SUNY’s Diversity, Equity and Inclusion policy was approved by the board of trustees in 2015. SUNY Board Vice Chairman Cesar Perales and Trustees Marcos Crespo, Eunice Lewin, Stanley Litow and Camille Joseph Varlack will provide recommendations and be consulted as the final system-wide action plan is developed.

Goals for the diversity, equity and inclusion action plan include:

• Assessment of racial equity gaps across SUNY
• Curriculum development towards racial equity and literacy
• Review of the chief diversity officer’s role on every campus
• Increasing diversity:
-Hiring: administrators, faculty and professional staff
-College Council representation
• Prior learning and transfer credits, and
• Improving campus life:
-Expanded leadership institutes modeled off of the SUNY Hispanic Leadership Institute
-More inclusive clubs, and
-Increased access through seamless pathways, Early College High School and expanded Educational Opportunity Program

“As the nation’s largest comprehensive system of higher education, it is SUNY’s responsibility to lead in issues of diversity, equity and inclusion,” Miller said. “As we reflect on the racial inequities plaguing our nation, and the events of this past year, we re-dedicate ourselves — and take pride in — furthering our commitment to racial equity, equal access and opportunity.
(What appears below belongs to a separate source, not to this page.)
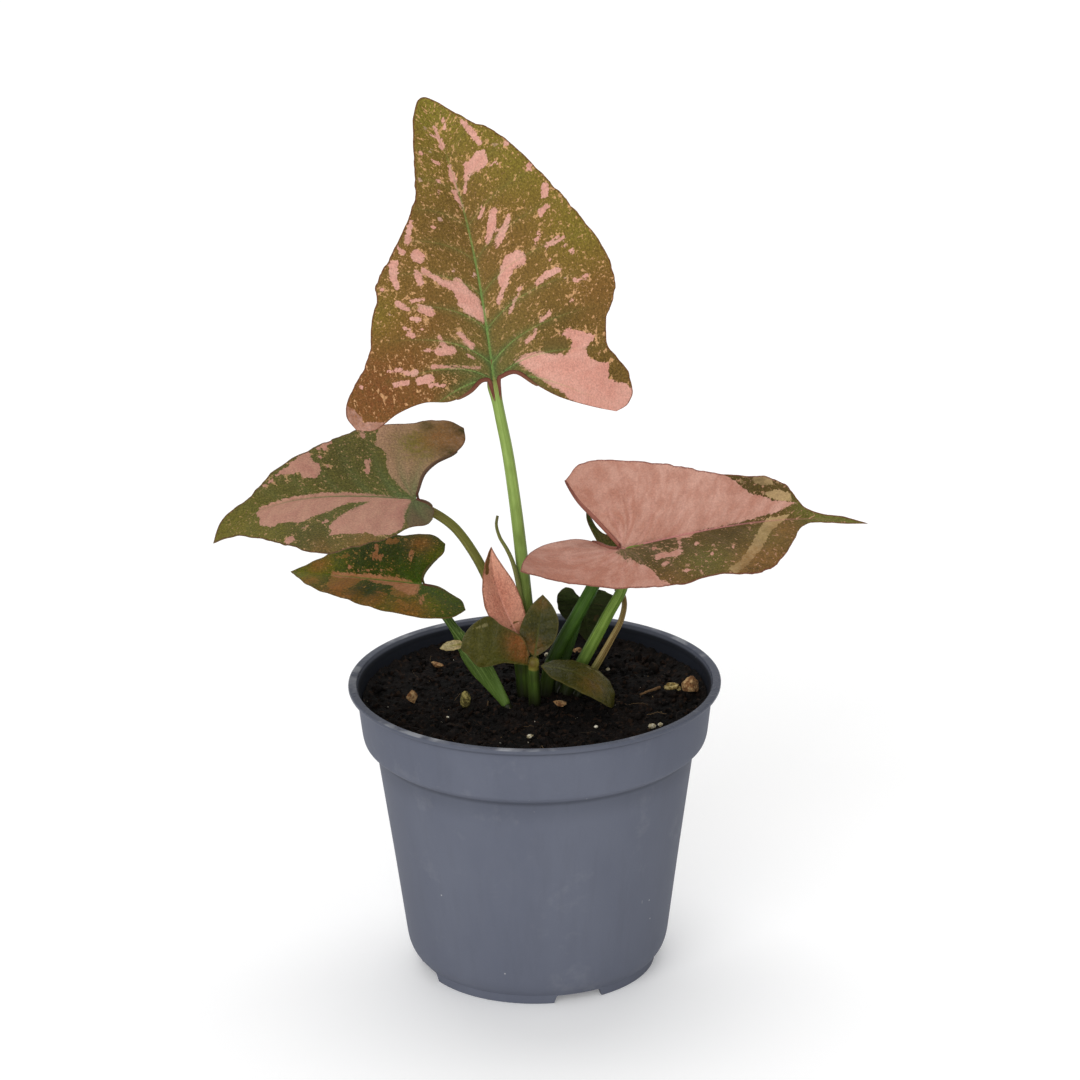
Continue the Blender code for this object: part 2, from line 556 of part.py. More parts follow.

“Our partnership with the Shirley Chisholm Center for Equity Studies and campus chief diversity officers, as well as engagement from the broader SUNY community, will help us start to forge the path forward to ensuring that students throughout our system from every walk of life are heard and represented as we work to achieve our goals of an increased diverse staff, closing racial equity gaps and improving the campus climate at each of our institutions.”

Last week, the SUNY community, including 1,300 — now more than 2,200 — people and Malatras, issued a statement on the importance of diversity training in opposition to the White House Executive Order prohibiting training on “divisive concepts.”

When Malatras was appointed, he asked the board for a 25 percent pay cut and to receive a salary of $450,000 and a $60,000 housing allowance. He has asked that the additional $170,000 be directed every year to the SUNY Educational Opportunity Program for underrepresented students and PRODiG program to increase faculty diversity across SUNY campuses.